** Required task **
What follows are records. Restate all of them word for word.

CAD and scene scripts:
** Start **

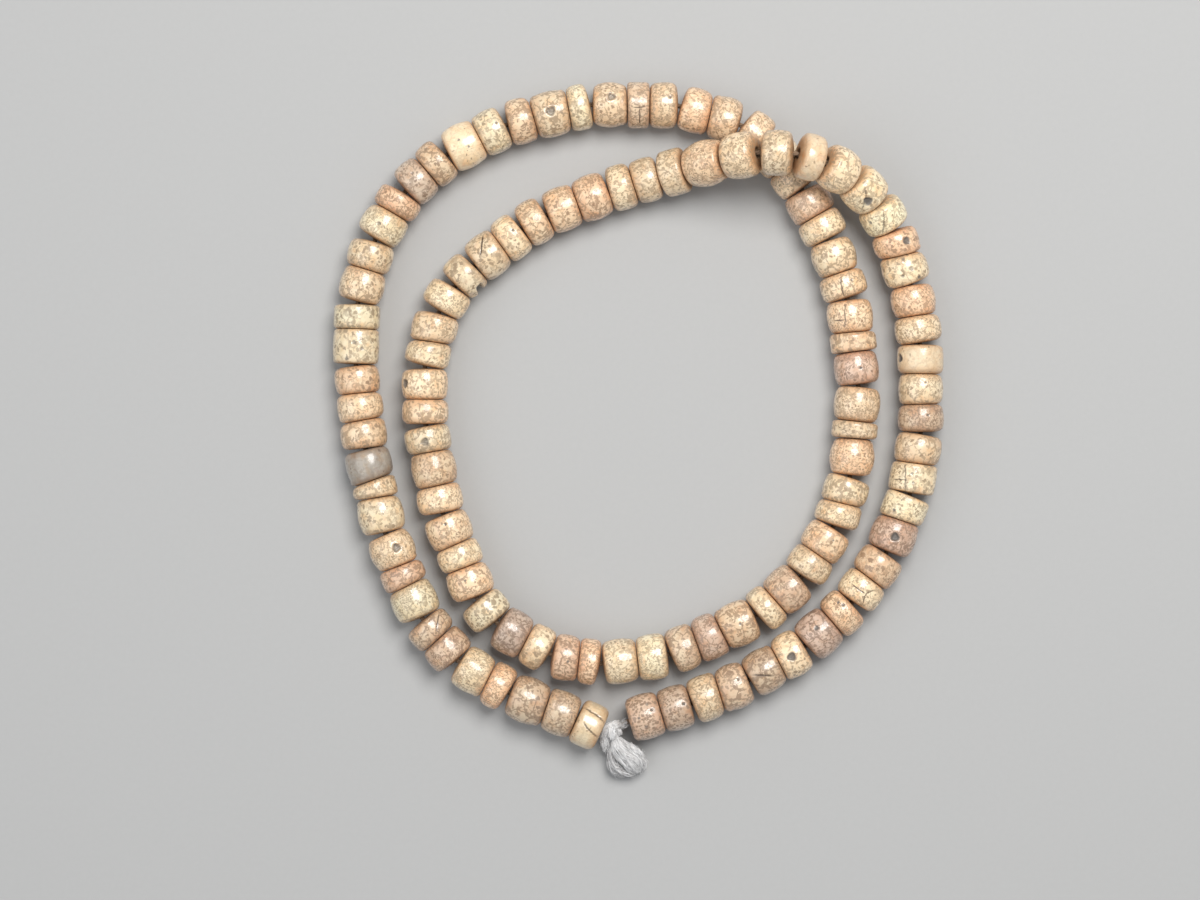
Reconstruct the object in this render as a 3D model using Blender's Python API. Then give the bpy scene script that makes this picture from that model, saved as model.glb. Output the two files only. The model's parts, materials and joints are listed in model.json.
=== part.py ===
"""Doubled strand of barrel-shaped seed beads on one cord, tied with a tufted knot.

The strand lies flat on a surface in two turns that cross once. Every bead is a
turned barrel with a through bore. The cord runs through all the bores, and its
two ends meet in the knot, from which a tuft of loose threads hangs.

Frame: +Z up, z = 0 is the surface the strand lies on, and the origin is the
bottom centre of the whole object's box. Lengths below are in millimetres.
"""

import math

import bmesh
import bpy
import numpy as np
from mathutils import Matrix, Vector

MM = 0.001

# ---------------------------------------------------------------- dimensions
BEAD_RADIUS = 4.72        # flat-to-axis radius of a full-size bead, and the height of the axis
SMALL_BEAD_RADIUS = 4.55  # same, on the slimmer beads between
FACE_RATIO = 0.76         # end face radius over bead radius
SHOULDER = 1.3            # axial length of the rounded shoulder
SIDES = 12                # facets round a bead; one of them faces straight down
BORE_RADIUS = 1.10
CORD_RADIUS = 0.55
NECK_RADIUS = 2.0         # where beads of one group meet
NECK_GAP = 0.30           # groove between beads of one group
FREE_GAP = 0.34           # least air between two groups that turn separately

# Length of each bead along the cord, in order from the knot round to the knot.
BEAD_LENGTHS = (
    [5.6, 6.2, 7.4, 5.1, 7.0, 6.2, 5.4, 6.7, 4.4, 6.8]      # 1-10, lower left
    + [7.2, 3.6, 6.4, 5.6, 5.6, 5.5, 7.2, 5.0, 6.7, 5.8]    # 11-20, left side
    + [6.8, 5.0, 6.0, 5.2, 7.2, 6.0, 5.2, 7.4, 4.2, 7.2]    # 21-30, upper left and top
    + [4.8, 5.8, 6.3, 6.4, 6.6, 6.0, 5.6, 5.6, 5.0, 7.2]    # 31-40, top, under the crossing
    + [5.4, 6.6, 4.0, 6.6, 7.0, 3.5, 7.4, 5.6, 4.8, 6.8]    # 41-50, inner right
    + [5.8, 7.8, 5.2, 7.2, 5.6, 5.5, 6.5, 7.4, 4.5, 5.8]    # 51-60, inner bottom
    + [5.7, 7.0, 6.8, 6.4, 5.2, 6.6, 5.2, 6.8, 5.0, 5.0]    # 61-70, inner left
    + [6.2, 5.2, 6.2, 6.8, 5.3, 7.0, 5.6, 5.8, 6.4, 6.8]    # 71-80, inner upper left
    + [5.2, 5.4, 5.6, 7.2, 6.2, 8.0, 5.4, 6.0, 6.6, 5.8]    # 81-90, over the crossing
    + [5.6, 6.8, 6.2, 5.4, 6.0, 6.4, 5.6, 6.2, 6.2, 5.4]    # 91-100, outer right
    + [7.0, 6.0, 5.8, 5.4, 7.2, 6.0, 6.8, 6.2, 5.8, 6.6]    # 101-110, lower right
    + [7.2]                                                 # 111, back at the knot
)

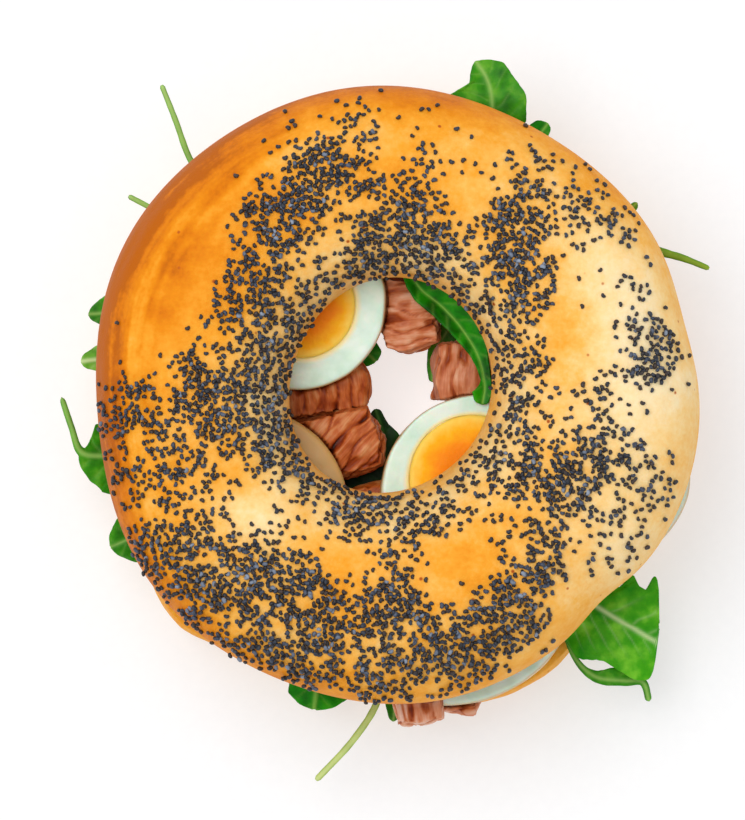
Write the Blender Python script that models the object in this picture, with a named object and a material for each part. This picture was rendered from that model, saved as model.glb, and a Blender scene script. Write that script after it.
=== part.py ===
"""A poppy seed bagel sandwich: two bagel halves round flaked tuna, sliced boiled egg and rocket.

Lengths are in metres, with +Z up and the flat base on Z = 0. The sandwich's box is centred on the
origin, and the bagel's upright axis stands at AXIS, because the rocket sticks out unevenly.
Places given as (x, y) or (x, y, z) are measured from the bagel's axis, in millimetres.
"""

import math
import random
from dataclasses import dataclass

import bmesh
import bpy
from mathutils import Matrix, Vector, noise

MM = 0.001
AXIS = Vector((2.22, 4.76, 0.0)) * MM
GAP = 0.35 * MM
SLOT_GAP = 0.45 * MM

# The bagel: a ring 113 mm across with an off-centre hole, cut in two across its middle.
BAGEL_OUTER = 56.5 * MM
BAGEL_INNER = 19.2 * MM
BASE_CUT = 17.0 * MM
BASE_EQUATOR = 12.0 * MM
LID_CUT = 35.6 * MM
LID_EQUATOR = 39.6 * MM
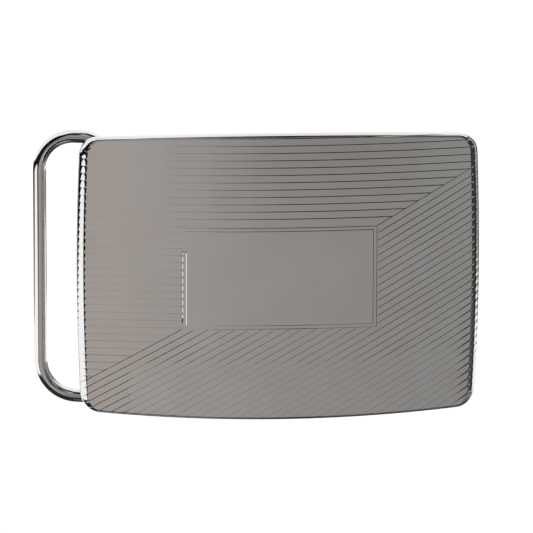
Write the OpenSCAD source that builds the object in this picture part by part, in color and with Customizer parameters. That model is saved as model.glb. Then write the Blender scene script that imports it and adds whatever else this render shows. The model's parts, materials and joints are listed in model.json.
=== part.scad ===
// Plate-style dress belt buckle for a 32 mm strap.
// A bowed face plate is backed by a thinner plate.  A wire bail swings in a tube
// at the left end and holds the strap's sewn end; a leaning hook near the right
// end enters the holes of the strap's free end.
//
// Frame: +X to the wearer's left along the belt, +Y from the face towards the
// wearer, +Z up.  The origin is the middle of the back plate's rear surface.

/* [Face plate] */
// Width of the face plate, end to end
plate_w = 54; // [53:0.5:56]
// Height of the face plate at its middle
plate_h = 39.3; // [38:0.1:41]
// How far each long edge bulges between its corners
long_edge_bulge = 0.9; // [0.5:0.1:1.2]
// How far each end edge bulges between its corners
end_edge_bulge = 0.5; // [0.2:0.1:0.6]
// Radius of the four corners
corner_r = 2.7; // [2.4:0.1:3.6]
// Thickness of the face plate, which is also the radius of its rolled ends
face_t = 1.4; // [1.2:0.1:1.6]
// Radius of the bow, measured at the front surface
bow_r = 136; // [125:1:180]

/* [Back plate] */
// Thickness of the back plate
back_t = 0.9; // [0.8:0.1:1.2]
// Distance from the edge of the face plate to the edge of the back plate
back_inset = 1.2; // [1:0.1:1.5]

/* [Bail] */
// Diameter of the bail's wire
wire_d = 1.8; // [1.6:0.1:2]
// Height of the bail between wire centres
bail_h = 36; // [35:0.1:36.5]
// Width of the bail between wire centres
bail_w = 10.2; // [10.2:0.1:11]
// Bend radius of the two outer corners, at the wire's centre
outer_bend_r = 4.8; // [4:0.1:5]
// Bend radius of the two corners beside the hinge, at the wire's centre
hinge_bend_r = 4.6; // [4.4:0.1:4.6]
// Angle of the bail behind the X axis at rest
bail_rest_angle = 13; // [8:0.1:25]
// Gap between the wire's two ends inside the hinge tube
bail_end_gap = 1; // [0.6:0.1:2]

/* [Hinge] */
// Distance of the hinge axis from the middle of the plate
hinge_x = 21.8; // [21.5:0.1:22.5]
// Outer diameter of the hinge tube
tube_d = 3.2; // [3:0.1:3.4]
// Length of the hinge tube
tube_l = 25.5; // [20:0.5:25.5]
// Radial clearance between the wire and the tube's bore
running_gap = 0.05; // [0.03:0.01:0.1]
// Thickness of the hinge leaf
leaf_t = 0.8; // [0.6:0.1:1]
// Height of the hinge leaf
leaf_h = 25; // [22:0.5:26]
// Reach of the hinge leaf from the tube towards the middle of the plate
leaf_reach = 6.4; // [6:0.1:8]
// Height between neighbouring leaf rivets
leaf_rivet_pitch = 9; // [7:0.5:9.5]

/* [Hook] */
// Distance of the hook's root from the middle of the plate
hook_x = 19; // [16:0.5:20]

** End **

** Solution **
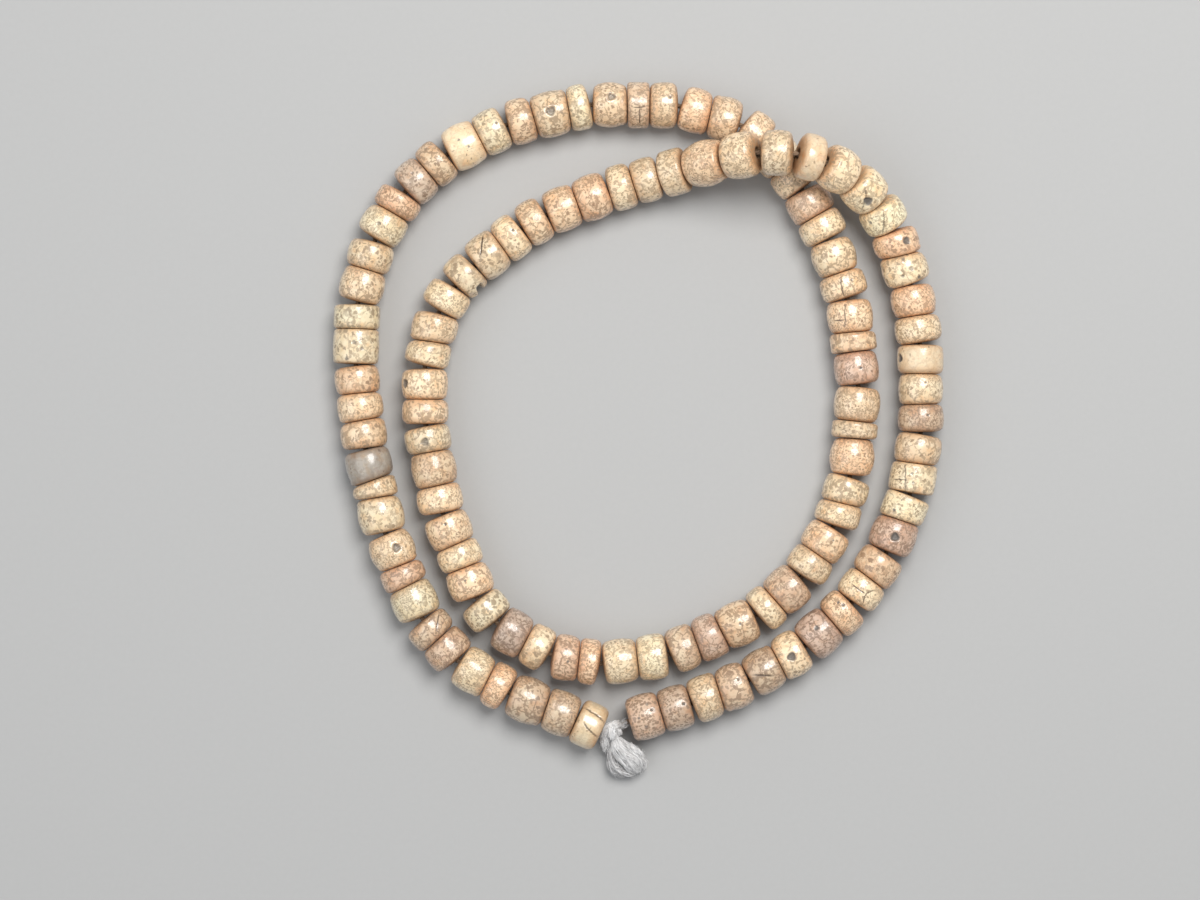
Reconstruct the object in this render as a 3D model using Blender's Python API. Then give the bpy scene script that makes this picture from that model, saved as model.glb. Output the two files only. The model's parts, materials and joints are listed in model.json.
=== part.py ===
"""Doubled strand of barrel-shaped seed beads on one cord, tied with a tufted knot.

The strand lies flat on a surface in two turns that cross once. Every bead is a
turned barrel with a through bore. The cord runs through all the bores, and its
two ends meet in the knot, from which a tuft of loose threads hangs.

Frame: +Z up, z = 0 is the surface the strand lies on, and the origin is the
bottom centre of the whole object's box. Lengths below are in millimetres.
"""

import math

import bmesh
import bpy
import numpy as np
from mathutils import Matrix, Vector

MM = 0.001

# ---------------------------------------------------------------- dimensions
BEAD_RADIUS = 4.72        # flat-to-axis radius of a full-size bead, and the height of the axis
SMALL_BEAD_RADIUS = 4.55  # same, on the slimmer beads between
FACE_RATIO = 0.76         # end face radius over bead radius
SHOULDER = 1.3            # axial length of the rounded shoulder
SIDES = 12                # facets round a bead; one of them faces straight down
BORE_RADIUS = 1.10
CORD_RADIUS = 0.55
NECK_RADIUS = 2.0         # where beads of one group meet
NECK_GAP = 0.30           # groove between beads of one group
FREE_GAP = 0.34           # least air between two groups that turn separately

# Length of each bead along the cord, in order from the knot round to the knot.
BEAD_LENGTHS = (
    [5.6, 6.2, 7.4, 5.1, 7.0, 6.2, 5.4, 6.7, 4.4, 6.8]      # 1-10, lower left
    + [7.2, 3.6, 6.4, 5.6, 5.6, 5.5, 7.2, 5.0, 6.7, 5.8]    # 11-20, left side
    + [6.8, 5.0, 6.0, 5.2, 7.2, 6.0, 5.2, 7.4, 4.2, 7.2]    # 21-30, upper left and top
    + [4.8, 5.8, 6.3, 6.4, 6.6, 6.0, 5.6, 5.6, 5.0, 7.2]    # 31-40, top, under the crossing
    + [5.4, 6.6, 4.0, 6.6, 7.0, 3.5, 7.4, 5.6, 4.8, 6.8]    # 41-50, inner right
    + [5.8, 7.8, 5.2, 7.2, 5.6, 5.5, 6.5, 7.4, 4.5, 5.8]    # 51-60, inner bottom
    + [5.7, 7.0, 6.8, 6.4, 5.2, 6.6, 5.2, 6.8, 5.0, 5.0]    # 61-70, inner left
    + [6.2, 5.2, 6.2, 6.8, 5.3, 7.0, 5.6, 5.8, 6.4, 6.8]    # 71-80, inner upper left
    + [5.2, 5.4, 5.6, 7.2, 6.2, 8.0, 5.4, 6.0, 6.6, 5.8]    # 81-90, over the crossing
    + [5.6, 6.8, 6.2, 5.4, 6.0, 6.4, 5.6, 6.2, 6.2, 5.4]    # 91-100, outer right
    + [7.0, 6.0, 5.8, 5.4, 7.2, 6.0, 6.8, 6.2, 5.8, 6.6]    # 101-110, lower right
    + [7.2]                                                 # 111, back at the knot
)

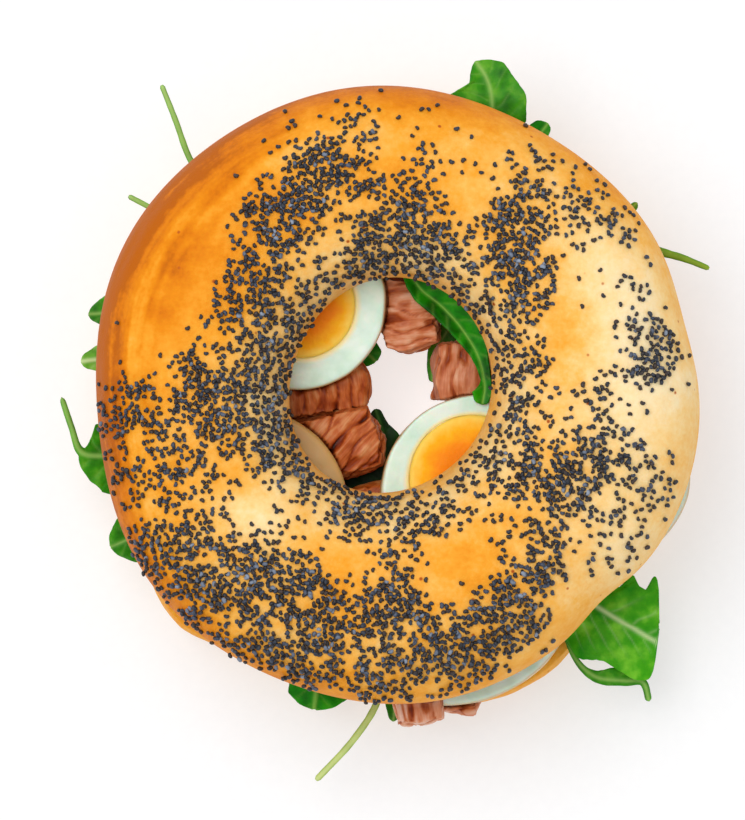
Write the Blender Python script that models the object in this picture, with a named object and a material for each part. This picture was rendered from that model, saved as model.glb, and a Blender scene script. Write that script after it.
=== part.py ===
"""A poppy seed bagel sandwich: two bagel halves round flaked tuna, sliced boiled egg and rocket.

Lengths are in metres, with +Z up and the flat base on Z = 0. The sandwich's box is centred on the
origin, and the bagel's upright axis stands at AXIS, because the rocket sticks out unevenly.
Places given as (x, y) or (x, y, z) are measured from the bagel's axis, in millimetres.
"""

import math
import random
from dataclasses import dataclass

import bmesh
import bpy
from mathutils import Matrix, Vector, noise

MM = 0.001
AXIS = Vector((2.22, 4.76, 0.0)) * MM
GAP = 0.35 * MM
SLOT_GAP = 0.45 * MM

# The bagel: a ring 113 mm across with an off-centre hole, cut in two across its middle.
BAGEL_OUTER = 56.5 * MM
BAGEL_INNER = 19.2 * MM
BASE_CUT = 17.0 * MM
BASE_EQUATOR = 12.0 * MM
LID_CUT = 35.6 * MM
LID_EQUATOR = 39.6 * MM
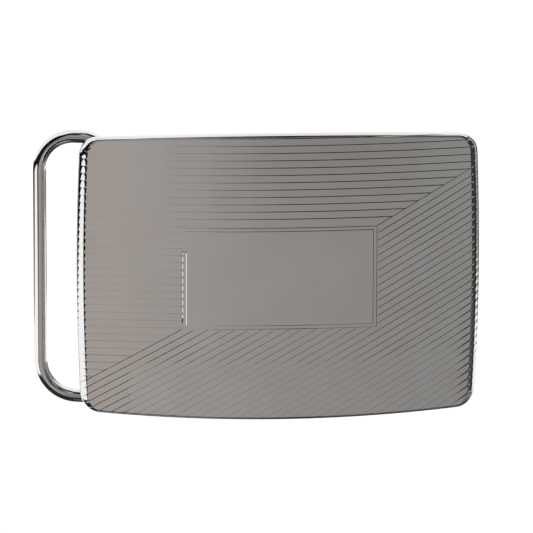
Write the OpenSCAD source that builds the object in this picture part by part, in color and with Customizer parameters. That model is saved as model.glb. Then write the Blender scene script that imports it and adds whatever else this render shows. The model's parts, materials and joints are listed in model.json.
=== part.scad ===
// Plate-style dress belt buckle for a 32 mm strap.
// A bowed face plate is backed by a thinner plate.  A wire bail swings in a tube
// at the left end and holds the strap's sewn end; a leaning hook near the right
// end enters the holes of the strap's free end.
//
// Frame: +X to the wearer's left along the belt, +Y from the face towards the
// wearer, +Z up.  The origin is the middle of the back plate's rear surface.

/* [Face plate] */
// Width of the face plate, end to end
plate_w = 54; // [53:0.5:56]
// Height of the face plate at its middle
plate_h = 39.3; // [38:0.1:41]
// How far each long edge bulges between its corners
long_edge_bulge = 0.9; // [0.5:0.1:1.2]
// How far each end edge bulges between its corners
end_edge_bulge = 0.5; // [0.2:0.1:0.6]
// Radius of the four corners
corner_r = 2.7; // [2.4:0.1:3.6]
// Thickness of the face plate, which is also the radius of its rolled ends
face_t = 1.4; // [1.2:0.1:1.6]
// Radius of the bow, measured at the front surface
bow_r = 136; // [125:1:180]

/* [Back plate] */
// Thickness of the back plate
back_t = 0.9; // [0.8:0.1:1.2]
// Distance from the edge of the face plate to the edge of the back plate
back_inset = 1.2; // [1:0.1:1.5]

/* [Bail] */
// Diameter of the bail's wire
wire_d = 1.8; // [1.6:0.1:2]
// Height of the bail between wire centres
bail_h = 36; // [35:0.1:36.5]
// Width of the bail between wire centres
bail_w = 10.2; // [10.2:0.1:11]
// Bend radius of the two outer corners, at the wire's centre
outer_bend_r = 4.8; // [4:0.1:5]
// Bend radius of the two corners beside the hinge, at the wire's centre
hinge_bend_r = 4.6; // [4.4:0.1:4.6]
// Angle of the bail behind the X axis at rest
bail_rest_angle = 13; // [8:0.1:25]
// Gap between the wire's two ends inside the hinge tube
bail_end_gap = 1; // [0.6:0.1:2]

/* [Hinge] */
// Distance of the hinge axis from the middle of the plate
hinge_x = 21.8; // [21.5:0.1:22.5]
// Outer diameter of the hinge tube
tube_d = 3.2; // [3:0.1:3.4]
// Length of the hinge tube
tube_l = 25.5; // [20:0.5:25.5]
// Radial clearance between the wire and the tube's bore
running_gap = 0.05; // [0.03:0.01:0.1]
// Thickness of the hinge leaf
leaf_t = 0.8; // [0.6:0.1:1]
// Height of the hinge leaf
leaf_h = 25; // [22:0.5:26]
// Reach of the hinge leaf from the tube towards the middle of the plate
leaf_reach = 6.4; // [6:0.1:8]
// Height between neighbouring leaf rivets
leaf_rivet_pitch = 9; // [7:0.5:9.5]

/* [Hook] */
// Distance of the hook's root from the middle of the plate
hook_x = 19; // [16:0.5:20]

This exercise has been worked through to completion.